There’s plenty of other ideas that are helpful in the book, but as I intend to blog about them in coming days, I’ll wait on them and go on to a few concerns.
Concerns
First, the discussion of sermons and preaching seems underdeveloped in the book. This comes through on several levels. The authors seem to encourage moving away from a sermon-centered approach to teaching and worship to a community-led, discussion-based learning model. They even claim that the sermon as such didn’t exist till after Constantine. But little defense is offered for such an approach, other than that there is less likelihood that a whole community will be led astray from Scripture’s teaching when they process it together.
Notwithstanding questions about such a claim, there seems to enough Scriptural testimony on the topic that it deserves more attention than that. While I don’t believe one book can address every issue, if you’re going to take a bite out of such a staple of how church has been done for quite some time, I would think that you’d want some more support for it than that.
Secondly, following up on that, the issue of authority seems quite neglected. In a book entitled Total Church, there is little to no discussion of elders and how leadership as such factors into the planting and discipling of churches.
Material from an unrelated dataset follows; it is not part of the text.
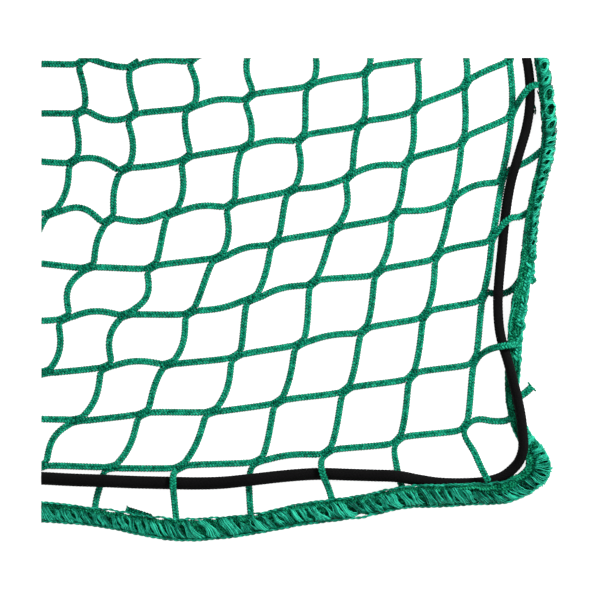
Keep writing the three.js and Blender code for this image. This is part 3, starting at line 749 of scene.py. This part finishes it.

That seems like a glaring issue, as the establishing of local leadership seemed rather important in Acts and the Pauline epistles. Further, they claim that the Protestant response to the Roman hierarchy was that each person was his own individual pope (p. 159).
That seems to be quite a misunderstanding of what the Reformers actually taught, and so it seems to create a false dichotomy between a leadership-led interpretation of Scripture and a community-led interpretation of Scripture.Ironically, the Anabaptists are lifted up as the example of those who followed a community model of interpretation, despite the fact that they were the ones that the Reformers accused of taking individualistic interpretations too far. At the very least, the discussion of this issue in the book needed to be clearer and fuller.